A Legacy Brewery Should Leave a Legacy

It’s valuable to consider Pelican in light of some of the other older Oregon breweries that lost their way. Portland Brewing closed just a week ago and offers a great contrast. Unlike Pelican, Portland cycled through brewers and continued to shift their identity over the years. (Even, at one point, their name.) Pelican has had remarkable stability. In a moment when the market favors experimentation and change, that may seem like a downside. Yet the brewery’s growth in the past five years suggests something different.
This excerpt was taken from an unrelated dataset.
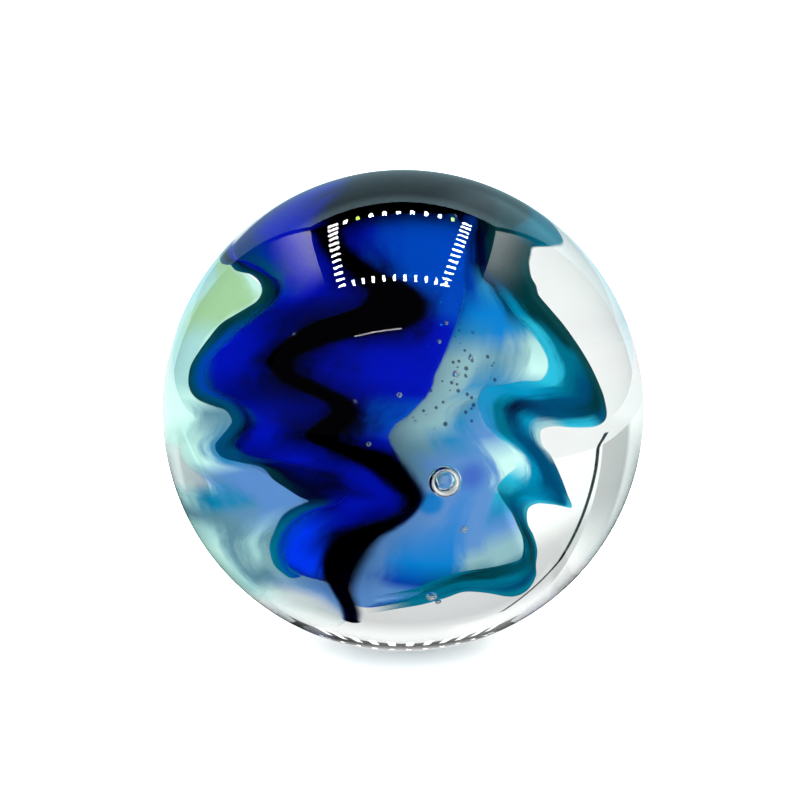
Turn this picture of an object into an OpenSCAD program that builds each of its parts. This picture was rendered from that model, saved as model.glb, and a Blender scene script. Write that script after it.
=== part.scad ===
// Handmade glass marble. Stripes of coloured glass lie in layers on the core, raked into zigzags
// from pole to pole, and a thick casing of clear glass makes the round body over them.
// Frame: millimetres, origin at the ball's centre, +Z up, the striped front faces -Y.

/* [Ball] */
// Diameter of the ball
ball_d = 25; // [20:0.5:40]
// Depth of clear glass over the outermost stripes
casing_t = 3; // [2:0.1:4]

/* [Coloured glass] */
// Thickness of the black zigzag and of the teal fringe
stripe_t = 0.5; // [0.3:0.05:0.8]
// Thickness of the aqua veil
aqua_t = 0.3; // [0.2:0.05:0.6]
// Thickness of the cobalt panel
panel_t = 1; // [0.6:0.05:1.6]
// Thickness of the teal ribbon
ribbon_t = 0.9; // [0.6:0.05:1.6]
// Thickness of the sky-blue veil
sky_t = 0.4; // [0.2:0.05:0.8]
// Clear glass left between one layer and the next
layer_gap = 0.1; // [0.1:0.05:0.3]

/* [Bubbles] */
// Diameter of the large air bubble
bubble_d = 1.5; // [0.6:0.1:2]
// Diameter of the small air bubbles
seed_d = 0.35; // [0.2:0.05:0.6]
// Clear glass between a bubble and the stripes under it
bubble_gap = 0.3; // [0.2:0.05:0.8]

/* [Hidden] */

ball_r = ball_d / 2;
// Outer radius of each layer of stripes, from the casing inwards
stripe_r = ball_r - casing_t;
aqua_r = stripe_r - stripe_t - layer_gap;
panel_r = aqua_r - aqua_t - layer_gap;
sky_r = panel_r - max(panel_t, ribbon_t) - layer_gap;

// Rows between two stations of a stripe, and points round its section
fine_rows = 2;
plain_rows = 1;
narrow_fn = 8;
ribbon_fn = 10;
wide_fn = 14;
broad_fn = 20;
// How full the section is at its edges: 1 is an ellipse, less is squarer
edge_fullness = 0.6;
// Facets round the ball and the bubbles
ball_fn = 96;
bubble_fn = 32;

// A stripe's stations, from the top pole to the bottom pole. Each holds the longitude and latitude
// of its left edge, then of its right edge, in degrees. Longitude 0 is the front, + to the right.
COBALT = [
    [-178, 56, 146, 62], [-162, 50, 124, 70], [-145, 42, 104, 75], [-130, 37, 82, 75], [-120, 34, 64, 71],
    [-108, 38, 51, 67], [-96, 42, 40, 60], [-83, 44, 33, 54], [-72, 44, 29, 48], [-66, 42, 25, 43],
    [-67, 38, 22, 39], [-71, 35, 19, 35], [-75, 30, 17, 32], [-80, 25, 15, 29], [-84, 19, 13, 26],
    [-87, 15, 11, 23], [-88, 11, 10, 20], [-85, 8, 8, 17], [-78, 7, 5, 14], [-70, 8, 2, 11],
    [-62, 7, -1, 9], [-58, 5, -3, 6], [-59, 1, -3, 4], [-63, -3, -2, 2], [-65, -6, -1, 0],
    [-61, -7, 0, -2], [-51, -8, 2, -5], [-43, -10, 4, -9], [-36, -12, 5, -12], [-33, -14, 5, -15],
    [-33, -17, 3, -18], [-37, -22, 0, -21], [-42, -26, -5, -25], [-48, -31, -11, -30],
    [-52, -37, -17, -36], [-54, -42, -22, -42], [-53, -46, -27, -49], [-49, -50, -33, -56],
    [-46, -53, -40, -61]
];
BLACK = [
    [-160, 46, 168, 44], [-150, 56, 142, 54], [-131, 66, 118, 62], [-118, 71, 104, 66],
    [-100, 67, 80, 68], [-82, 62, 62, 74], [-73, 60, 0, 79], [-65, 60, -36, 74], [-60, 60, -40, 68],
    [-49, 57, -33, 64], [-38, 54, -25, 61], [-29, 52, -15, 57], [-21, 48, -4, 53], [-17, 46, 6, 50],
    [-18, 42, 12, 45], [-22, 40, 12, 41], [-28, 38, 8, 37], [-35, 35, -3, 34], [-40, 31, -15, 32],
    [-44, 27, -24, 29], [-46, 24, -30, 26], [-46, 22, -31, 23], [-43, 20, -29, 21], [-39, 18, -24, 20],
    [-32, 16, -18, 18], [-27, 15, -13, 16], [-23, 13, -10, 13], [-24, 10, -10, 11], [-28, 7, -13, 8],
    [-30, 5, -15, 6], [-28, 3, -14, 4], [-22, 1, -9, 3], [-15, -2, -2, 2], [-10, -5, 1, 0],
    [-5, -9, 4, -4], [-2, -11, 7, -9], [-1, -14, 7, -12], [-3, -16, 4, -17], [-9, -18, 0, -21],
    [-16, -20, -5, -25], [-22, -23, -9, -32], [-26, -28, -13, -39], [-29, -35, -17, -45],
    [-29, -43, -20, -51], [-29, -51, -22, -56], [-33, -59, -25, -61]
];
FRINGE = [
    [-160, 36, -166, 42], [-140, 34, -144, 40], [-120, 34, -122, 40], [-103, 37, -91, 44],
    [-94, 40, -79, 46], [-85, 41, -67, 47], [-76, 43, -57, 46], [-67, 43, -51, 45], [-61, 41, -48, 42],
    [-60, 38, -49, 39], [-63, 35, -52, 36], [-67, 32, -55, 32], [-72, 28, -59, 28], [-75, 23, -62, 24],
    [-78, 18, -66, 20], [-80, 14, -67, 17], [-79, 10, -67, 14], [-76, 8, -64, 12], [-71, 7, -61, 12],
    [-63, 7, -55, 12], [-57, 7, -49, 11], [-54, 5, -45, 8], [-55, 3, -45, 5], [-58, 0, -48, 2],
    [-61, -3, -50, -1], [-60, -5, -48, -2], [-57, -6, -45, -3], [-50, -6, -39, -3], [-44, -6, -33, -3],
    [-41, -7, -26, -4], [-39, -9, -20, -6], [-35, -11, -15, -8], [-31, -13, -14, -11],
    [-28, -14, -17, -14], [-29, -15, -22, -16], [-33, -17, -26, -18], [-38, -20, -31, -21],
    [-42, -25, -36, -25], [-46, -30, -39, -30], [-48, -35, -40, -34], [-48, -38, -40, -38],
    [-45, -41, -37, -40]
];
TEAL = [
    [165, 45, 141, 28], [153, 52, 131, 33], [139, 59, 121, 38], [123, 65, 112, 43], [106, 69, 103, 48],
    [87, 69, 95, 51], [69, 67, 87, 51], [55, 63, 79, 50], [46, 58, 72, 47], [43, 54, 70, 44],
    [46, 50, 67, 41], [47, 45, 68, 36], [48, 39, 70, 31], [51, 35, 72, 25], [53, 30, 74, 20],
    [54, 26, 76, 15], [54, 23, 78, 10], [52, 20, 80, 5], [48, 18, 82, 1], [41, 19, 74, 1],
    [33, 19, 59, 4], [27, 19, 48, 5], [24, 16, 43, 4], [24, 12, 42, 2], [26, 7, 44, -1], [30, 3, 47, -4],
    [34, -1, 51, -9], [36, -4, 55, -13], [36, -7, 61, -19], [33, -9, 68, -24], [30, -12, 58, -22],
    [31, -15, 49, -20], [34, -19, 44, -21], [38, -23, 45, -26], [42, -28, 50, -31], [46, -32, 57, -37],
    [50, -37, 64, -43], [51, -41, 75, -49], [45, -42, 85, -55], [36, -43, 71, -57], [27, -44, 48, -55],
    [20, -46, 32, -53], [13, -49, 23, -56], [6, -53, 12, -59], [-3, -56, -1, -61], [-13, -58, -12, -63],
    [-22, -60, -22, -64]
];
SKY = [
    [150, 62, 142, 48], [130, 70, 124, 52], [100, 76, 106, 56], [66, 75, 88, 57], [36, 67, 72, 53],
    [24, 56, 67, 44], [17, 46, 69, 35], [11, 38, 70, 26], [7, 29, 67, 20], [3, 21, 57, 14],
    [-2, 14, 35, 14], [-6, 8, 32, 8], [-6, 2, 37, 3], [-3, -5, 44, -4], [0, -12, 48, -11],
    [2, -18, 44, -16], [0, -25, 44, -23], [-7, -31, 48, -29], [-12, -39, 58, -37], [-19, -47, 68, -44],
    [-23, -53, 60, -52], [-29, -59, 46, -58], [-36, -64, 28, -63], [-45, -68, 8, -68],
    [-56, -71, -12, -71]
];
AQUA = [
    [-131, 33, -128, 38], [-134, 26, -112, 40], [-136, 18, -93, 42], [-137, 12, -67, 42],
    [-138, 7, -63, 38], [-138, 3, -69, 31], [-138, 0, -77, 22], [-138, -3, -79, 15], [-138, -5, -76, 11],
    [-138, -7, -63, 9], [-138, -9, -52, 7], [-138, -11, -53, 3], [-138, -13, -59, -3],
    [-138, -15, -54, -6], [-138, -17, -40, -6], [-138, -19, -30, -8], [-137, -21, -26, -12],
    [-136, -24, -30, -18], [-134, -30, -38, -24], [-130, -38, -43, -30], [-123, -46, -47, -37],
    [-114, -53, -42, -42], [-103, -59, -30, -45], [-89, -63, -27, -51], [-74, -67, -28, -57],
    [-58, -69, -33, -63]
];

// Small bubbles: longitude, latitude and how many times seed_d each one measures
BUBBLE_AIM = [11, -5];
SEEDS = [
    [17, -20, 1], [10, -43, 1.4], [13, -46, 0.8], [-13, 15, 0.6], [-9, 4, 0.7], [-1, 17, 0.8],
    [14, 36, 0.6], [11, 31, 0.6], [-35, 31, 0.6], [15, 22, 1], [20, 26, 0.7]
];

// Direction of a longitude and latitude
function aim(lon, lat) = [cos(lat) * sin(lon), -cos(lat) * cos(lon), sin(lat)];
function unit(v) = v / norm(v);

// Smooth curve from b to c that heads for a and d beyond them, at t from 0 to 1
function smooth(a, b, c, d, t) =
    (2 * b + (c - a) * t + (2 * a - 5 * b + 4 * c - d) * t * t + (3 * b - a - 3 * c + d) * t * t * t) / 2;

// Direction of one edge of a stripe (side 0 is left, 1 is right) at p stations from its top
function edge(stations, side, p) =
    let (
        i = min(floor(p), len(stations) - 2),
        near = [for (k = [i - 1:i + 2]) stations[max(0, min(len(stations) - 1, k))]],
        v = [for (s = near) aim(s[2 * side], s[2 * side + 1])]
    )
    unit(smooth(v[0], v[1], v[2], v[3], p - i));

// Point of a stripe's skin at p stations from its top and w degrees round its flat section
function skin(stations, p, w, r_out, t) =
    let (
        across = (1 - cos(w)) / 2,
        rise = sign(sin(w)) * pow(abs(sin(w)), edge_fullness),
        way = unit(edge(stations, 0, p) * (1 - across) + edge(stations, 1, p) * across)
    )
    way * (r_out - t / 2 + rise * t / 2);

// Stripe of thickness t whose outer side lies on the sphere of radius r_out
module stripe(stations, r_out, t, rows, ring) {
    last = (len(stations) - 1) * rows;
    rings = [for (i = [0:last], j = [0:ring - 1]) skin(stations, i / rows, 360 * j / ring, r_out, t)];
    ends = [for (p = [0, len(stations) - 1]) skin(stations, p, 0, r_out, t) / 2 + skin(stations, p, 180, r_out, t) / 2];
    at = function (i, j) i * ring + j % ring;
    sides = [for (i = [0:last - 1], j = [0:ring - 1])
        each [[at(i, j), at(i, j + 1), at(i + 1, j + 1)], [at(i, j), at(i + 1, j + 1), at(i + 1, j)]]];
    top = [for (j = [0:ring - 1]) [len(rings), at(0, j + 1), at(0, j)]];
    bottom = [for (j = [0:ring - 1]) [len(rings) + 1, at(last, j), at(last, j + 1)]];
    polyhedron(concat(rings, ends), concat(sides, top, bottom));
}

// Air bubble of diameter d that lies just over the stripes
module bubble(lon, lat, d)
    translate(aim(lon, lat) * (stripe_r + bubble_gap + d / 2)) sphere(d = d, $fn = bubble_fn);

module cobalt_panel() color("#0b1fb4") stripe(COBALT, panel_r, panel_t, plain_rows, wide_fn);
module black_zigzag() color("#07070d") stripe(BLACK, stripe_r, stripe_t, fine_rows, narrow_fn);
module teal_fringe() color("#0a4d63") stripe(FRINGE, stripe_r, stripe_t, fine_rows, narrow_fn);
module teal_ribbon() color("#0f7f92") stripe(TEAL, panel_r, ribbon_t, fine_rows, ribbon_fn);
module sky_veil() color("#7fb0d8", 0.8) stripe(SKY, sky_r, sky_t, plain_rows, wide_fn);
module aqua_veil() color("#a9dcd2", 0.7) stripe(AQUA, aqua_r, aqua_t, plain_rows, broad_fn);

module clear_glass() color("#eef6f6", 0.3) difference() {
    sphere(d = ball_d, $fn = ball_fn);
    cobalt_panel();
    black_zigzag();
    teal_fringe();
    teal_ribbon();
    sky_veil();
    aqua_veil();
    bubble(BUBBLE_AIM[0], BUBBLE_AIM[1], bubble_d);
    for (s = SEEDS) bubble(s[0], s[1], seed_d * s[2]);
}

clear_glass();
cobalt_panel();
black_zigzag();
teal_fringe();
teal_ribbon();
sky_veil();
aqua_veil();
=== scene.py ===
"""Glass marble: clear glass over stripes of coloured glass, raked into zigzags from pole to pole."""

import math

import bpy
import numpy as np
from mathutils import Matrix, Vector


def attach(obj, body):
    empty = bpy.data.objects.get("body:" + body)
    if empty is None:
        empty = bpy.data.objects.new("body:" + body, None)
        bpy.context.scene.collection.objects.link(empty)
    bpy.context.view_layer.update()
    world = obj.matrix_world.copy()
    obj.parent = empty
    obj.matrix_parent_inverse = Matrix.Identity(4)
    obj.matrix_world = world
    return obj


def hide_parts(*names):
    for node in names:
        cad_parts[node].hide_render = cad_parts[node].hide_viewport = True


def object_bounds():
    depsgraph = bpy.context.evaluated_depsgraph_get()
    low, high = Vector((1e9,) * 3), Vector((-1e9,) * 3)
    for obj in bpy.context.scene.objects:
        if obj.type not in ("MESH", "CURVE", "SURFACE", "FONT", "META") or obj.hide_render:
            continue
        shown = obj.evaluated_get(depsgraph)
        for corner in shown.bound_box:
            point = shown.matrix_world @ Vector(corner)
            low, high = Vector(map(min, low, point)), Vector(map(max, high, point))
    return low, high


bl_info = {
    "name": "Glass Marble",
    "version": (1, 0, 0),
    "blender": (4, 5, 0),
    "location": "3D View > Sidebar > Marble",
    "description": "Builds a clear glass marble with raked stripes of coloured glass",
    "category": "Add Mesh",
}

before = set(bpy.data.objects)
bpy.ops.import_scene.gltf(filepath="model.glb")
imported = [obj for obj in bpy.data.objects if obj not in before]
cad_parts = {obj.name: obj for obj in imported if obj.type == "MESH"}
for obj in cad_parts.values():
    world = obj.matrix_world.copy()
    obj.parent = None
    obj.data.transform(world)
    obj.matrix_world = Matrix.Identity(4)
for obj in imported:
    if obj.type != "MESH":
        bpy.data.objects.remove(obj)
CAD_LOW, CAD_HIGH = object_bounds()
MM = 0.001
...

By making beers familiarly Pelican-esque, the brewery can continue to offer new beers that scratch the novelty itch but still satisfy their loyal customers. A Pelican beer may be new, but it’s still a Pelican beer.

I think there’s an important lesson here. “This gets back to a fundamental idea I have about beer,” Darron said, elaborating. “There’s a time and place for each beer, and with our background as a family-friendly brewpub, we’ve had people from all walks of life. We needed to offer as broad a picture of the world of beer as we possibly could.” Pelican has been attentive to trends but they’ve never chased them and the beers have always conformed to Darron’s approach.

He may like bitterness, so his hoppy beers tend to be sharp and clean. As a brewer of a certain age—no, he hasn’t started wearing a blazer to work—he seems to prefer traditional styles, and is particularly adept at those that came from Britain. This may not be enormously fashionable, but it has become Pelican’s very clear identity—one that appeals to a broad swath of drinkers. The lesson? Clarity of purpose is a good thing. Too many breweries have no identity, no sense of self. Like a writer finding their voice, a brewer-led brewery tends to grow more familiar over time. It becomes the locus of the brewery’s identity. When you look at the grand old breweries of Europe, you find a similar clarity, one that has spoken to drinkers across the generations.

As we enter the latest era in the American brewing experiment, Pelican may offer important clues about the way forward. It’s a legacy brewery that is growing and changing, all the while staying true to itself.